Provided information ▸
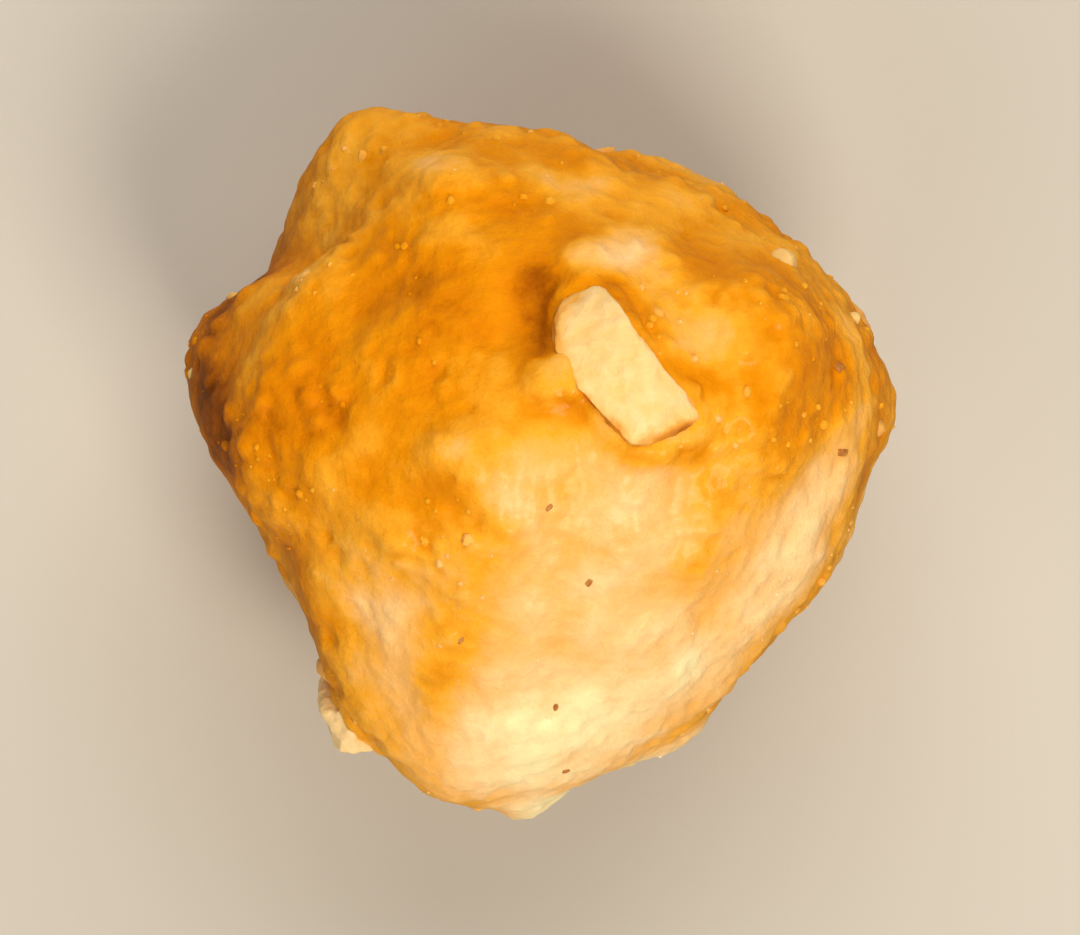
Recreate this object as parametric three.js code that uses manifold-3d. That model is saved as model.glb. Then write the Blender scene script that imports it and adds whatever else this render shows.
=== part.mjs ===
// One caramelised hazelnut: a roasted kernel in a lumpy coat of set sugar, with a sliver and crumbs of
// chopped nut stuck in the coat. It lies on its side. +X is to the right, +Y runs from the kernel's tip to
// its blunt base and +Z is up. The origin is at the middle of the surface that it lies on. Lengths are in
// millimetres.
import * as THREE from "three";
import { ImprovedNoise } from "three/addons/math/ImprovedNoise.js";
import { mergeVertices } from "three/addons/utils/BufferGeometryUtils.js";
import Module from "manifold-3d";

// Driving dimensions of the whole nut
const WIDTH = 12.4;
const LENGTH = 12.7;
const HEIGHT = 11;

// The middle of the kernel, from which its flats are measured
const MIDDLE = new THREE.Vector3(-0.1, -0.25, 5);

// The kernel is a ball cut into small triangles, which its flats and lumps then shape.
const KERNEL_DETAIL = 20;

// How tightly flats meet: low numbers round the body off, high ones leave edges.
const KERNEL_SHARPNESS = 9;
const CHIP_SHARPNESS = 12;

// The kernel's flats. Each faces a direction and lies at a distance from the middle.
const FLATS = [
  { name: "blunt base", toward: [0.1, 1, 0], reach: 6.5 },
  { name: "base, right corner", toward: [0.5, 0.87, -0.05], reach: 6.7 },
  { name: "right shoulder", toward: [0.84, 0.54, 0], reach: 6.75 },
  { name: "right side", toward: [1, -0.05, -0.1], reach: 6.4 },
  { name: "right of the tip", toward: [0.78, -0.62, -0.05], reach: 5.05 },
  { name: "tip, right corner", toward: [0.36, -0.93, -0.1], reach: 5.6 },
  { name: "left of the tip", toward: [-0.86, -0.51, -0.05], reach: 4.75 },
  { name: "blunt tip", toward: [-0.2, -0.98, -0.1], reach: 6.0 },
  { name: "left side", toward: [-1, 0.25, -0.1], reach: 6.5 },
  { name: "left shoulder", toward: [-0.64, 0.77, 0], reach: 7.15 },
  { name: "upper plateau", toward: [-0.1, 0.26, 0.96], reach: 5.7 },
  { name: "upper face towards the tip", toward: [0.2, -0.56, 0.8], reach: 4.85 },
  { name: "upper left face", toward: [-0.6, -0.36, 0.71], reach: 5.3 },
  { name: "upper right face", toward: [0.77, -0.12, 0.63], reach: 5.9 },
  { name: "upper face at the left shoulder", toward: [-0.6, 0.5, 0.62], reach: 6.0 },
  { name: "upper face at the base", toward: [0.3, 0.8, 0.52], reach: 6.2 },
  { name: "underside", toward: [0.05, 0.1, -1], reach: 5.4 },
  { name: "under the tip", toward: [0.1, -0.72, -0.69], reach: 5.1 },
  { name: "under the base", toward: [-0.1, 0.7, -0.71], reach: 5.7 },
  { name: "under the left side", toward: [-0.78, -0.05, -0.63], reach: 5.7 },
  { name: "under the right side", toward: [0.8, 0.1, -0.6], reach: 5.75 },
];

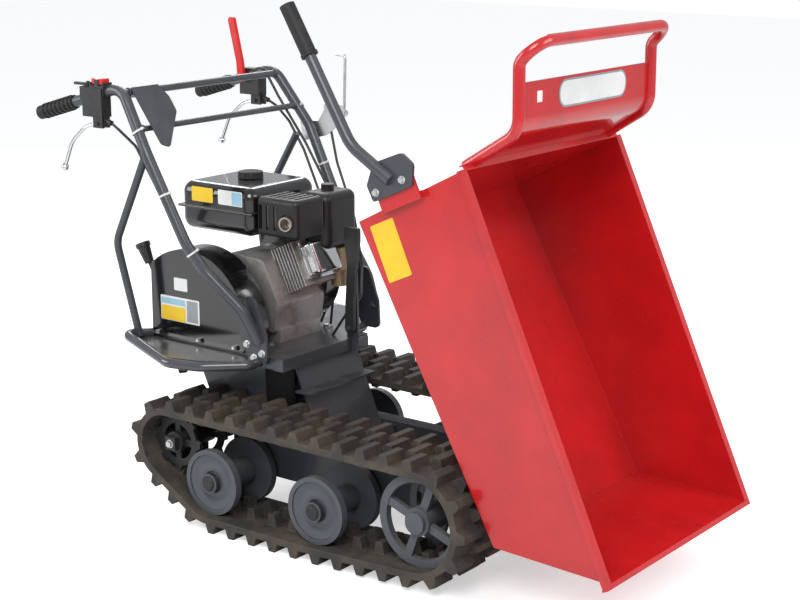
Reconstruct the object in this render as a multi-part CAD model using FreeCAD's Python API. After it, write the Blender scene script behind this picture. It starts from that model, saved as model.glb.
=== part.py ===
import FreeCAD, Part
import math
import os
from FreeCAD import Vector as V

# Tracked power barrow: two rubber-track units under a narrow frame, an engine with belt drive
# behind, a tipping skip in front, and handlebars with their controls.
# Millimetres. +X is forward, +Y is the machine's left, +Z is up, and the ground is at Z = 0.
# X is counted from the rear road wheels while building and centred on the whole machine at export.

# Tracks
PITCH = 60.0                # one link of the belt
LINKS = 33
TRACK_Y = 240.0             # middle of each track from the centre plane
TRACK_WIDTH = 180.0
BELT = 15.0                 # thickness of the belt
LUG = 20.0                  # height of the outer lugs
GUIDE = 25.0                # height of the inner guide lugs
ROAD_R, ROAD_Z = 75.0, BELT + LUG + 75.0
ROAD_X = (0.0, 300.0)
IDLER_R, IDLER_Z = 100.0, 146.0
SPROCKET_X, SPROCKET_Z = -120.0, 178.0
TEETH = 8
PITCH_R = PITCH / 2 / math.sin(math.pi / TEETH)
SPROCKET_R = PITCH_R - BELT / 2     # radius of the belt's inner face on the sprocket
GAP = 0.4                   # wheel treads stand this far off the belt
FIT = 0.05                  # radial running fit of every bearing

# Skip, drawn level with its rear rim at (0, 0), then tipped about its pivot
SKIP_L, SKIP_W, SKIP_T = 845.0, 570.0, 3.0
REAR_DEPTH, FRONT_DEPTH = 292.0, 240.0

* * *

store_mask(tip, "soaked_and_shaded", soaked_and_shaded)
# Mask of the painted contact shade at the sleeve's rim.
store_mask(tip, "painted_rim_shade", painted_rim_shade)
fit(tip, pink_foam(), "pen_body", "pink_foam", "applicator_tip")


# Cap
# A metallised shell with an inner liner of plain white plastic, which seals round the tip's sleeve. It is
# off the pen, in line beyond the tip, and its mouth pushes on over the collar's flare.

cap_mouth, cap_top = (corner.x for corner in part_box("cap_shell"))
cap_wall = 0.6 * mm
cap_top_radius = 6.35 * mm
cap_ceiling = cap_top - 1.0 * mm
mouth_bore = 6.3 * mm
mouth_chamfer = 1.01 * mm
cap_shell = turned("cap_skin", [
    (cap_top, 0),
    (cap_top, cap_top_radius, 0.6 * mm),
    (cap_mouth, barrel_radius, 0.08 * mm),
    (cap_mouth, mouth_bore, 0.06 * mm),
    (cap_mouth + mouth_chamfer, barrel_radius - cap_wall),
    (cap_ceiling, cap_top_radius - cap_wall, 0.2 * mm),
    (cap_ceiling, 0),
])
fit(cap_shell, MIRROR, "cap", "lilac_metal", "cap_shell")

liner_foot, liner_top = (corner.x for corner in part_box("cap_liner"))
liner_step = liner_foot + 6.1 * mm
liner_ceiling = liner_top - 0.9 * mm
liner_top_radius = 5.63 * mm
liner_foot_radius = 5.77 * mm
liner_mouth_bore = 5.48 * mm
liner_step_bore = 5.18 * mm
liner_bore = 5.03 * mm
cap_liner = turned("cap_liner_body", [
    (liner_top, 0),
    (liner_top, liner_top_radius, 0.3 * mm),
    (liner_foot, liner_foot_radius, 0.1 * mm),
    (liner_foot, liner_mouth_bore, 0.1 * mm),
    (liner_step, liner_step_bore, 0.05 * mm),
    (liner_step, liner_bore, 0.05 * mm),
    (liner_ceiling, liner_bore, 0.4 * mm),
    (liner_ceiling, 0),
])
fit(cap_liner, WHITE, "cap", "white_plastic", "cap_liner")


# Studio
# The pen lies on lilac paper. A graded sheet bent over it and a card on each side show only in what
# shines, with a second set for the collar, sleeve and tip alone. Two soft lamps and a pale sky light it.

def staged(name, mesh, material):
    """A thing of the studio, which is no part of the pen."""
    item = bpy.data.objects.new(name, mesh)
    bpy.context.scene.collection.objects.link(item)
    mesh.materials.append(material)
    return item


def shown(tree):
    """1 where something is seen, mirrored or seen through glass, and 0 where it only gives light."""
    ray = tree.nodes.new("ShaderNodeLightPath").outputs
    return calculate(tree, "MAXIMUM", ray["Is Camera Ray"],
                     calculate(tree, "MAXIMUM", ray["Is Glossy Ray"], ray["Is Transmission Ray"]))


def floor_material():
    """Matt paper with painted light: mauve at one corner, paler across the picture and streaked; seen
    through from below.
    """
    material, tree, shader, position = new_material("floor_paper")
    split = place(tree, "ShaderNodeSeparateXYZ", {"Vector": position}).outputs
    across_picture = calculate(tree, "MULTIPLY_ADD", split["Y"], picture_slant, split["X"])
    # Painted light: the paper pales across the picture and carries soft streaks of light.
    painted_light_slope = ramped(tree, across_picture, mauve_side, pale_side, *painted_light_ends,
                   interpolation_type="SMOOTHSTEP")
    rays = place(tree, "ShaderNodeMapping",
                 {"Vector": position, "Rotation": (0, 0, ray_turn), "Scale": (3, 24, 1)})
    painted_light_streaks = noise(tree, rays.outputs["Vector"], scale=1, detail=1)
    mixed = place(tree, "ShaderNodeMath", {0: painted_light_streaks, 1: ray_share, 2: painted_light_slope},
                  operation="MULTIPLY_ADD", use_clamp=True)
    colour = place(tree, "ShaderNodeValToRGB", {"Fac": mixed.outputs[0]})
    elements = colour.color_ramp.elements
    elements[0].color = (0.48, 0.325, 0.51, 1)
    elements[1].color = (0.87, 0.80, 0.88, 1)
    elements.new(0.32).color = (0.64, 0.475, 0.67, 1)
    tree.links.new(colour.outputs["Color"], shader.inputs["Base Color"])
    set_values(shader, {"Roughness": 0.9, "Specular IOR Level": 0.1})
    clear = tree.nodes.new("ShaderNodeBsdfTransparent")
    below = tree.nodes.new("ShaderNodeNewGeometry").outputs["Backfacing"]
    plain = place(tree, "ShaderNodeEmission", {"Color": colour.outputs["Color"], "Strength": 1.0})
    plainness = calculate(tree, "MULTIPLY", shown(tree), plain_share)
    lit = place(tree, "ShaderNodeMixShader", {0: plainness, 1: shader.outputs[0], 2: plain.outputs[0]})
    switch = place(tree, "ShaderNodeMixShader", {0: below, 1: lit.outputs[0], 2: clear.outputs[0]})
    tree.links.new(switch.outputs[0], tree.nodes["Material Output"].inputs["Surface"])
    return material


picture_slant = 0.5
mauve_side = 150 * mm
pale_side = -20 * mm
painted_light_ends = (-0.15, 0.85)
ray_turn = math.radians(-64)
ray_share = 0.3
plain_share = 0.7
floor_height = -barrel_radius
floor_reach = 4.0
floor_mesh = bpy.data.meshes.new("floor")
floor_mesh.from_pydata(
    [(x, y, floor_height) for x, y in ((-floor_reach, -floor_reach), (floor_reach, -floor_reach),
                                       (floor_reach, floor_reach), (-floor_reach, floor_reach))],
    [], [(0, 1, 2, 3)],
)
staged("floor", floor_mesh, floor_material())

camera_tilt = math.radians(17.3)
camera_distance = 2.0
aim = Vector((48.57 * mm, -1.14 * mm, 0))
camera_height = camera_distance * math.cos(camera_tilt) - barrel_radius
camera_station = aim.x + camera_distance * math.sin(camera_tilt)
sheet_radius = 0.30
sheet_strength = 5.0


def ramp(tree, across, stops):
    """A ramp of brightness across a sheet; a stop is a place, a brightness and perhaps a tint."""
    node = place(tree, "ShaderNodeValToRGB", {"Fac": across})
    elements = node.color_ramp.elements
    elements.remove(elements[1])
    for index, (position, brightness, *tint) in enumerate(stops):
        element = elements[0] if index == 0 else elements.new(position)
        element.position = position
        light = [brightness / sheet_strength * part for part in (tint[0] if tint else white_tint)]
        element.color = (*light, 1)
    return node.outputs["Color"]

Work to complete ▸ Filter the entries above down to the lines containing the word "code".

Solution below ▸
Recreate this object as parametric three.js code that uses manifold-3d. That model is saved as model.glb. Then write the Blender scene script that imports it and adds whatever else this render shows.

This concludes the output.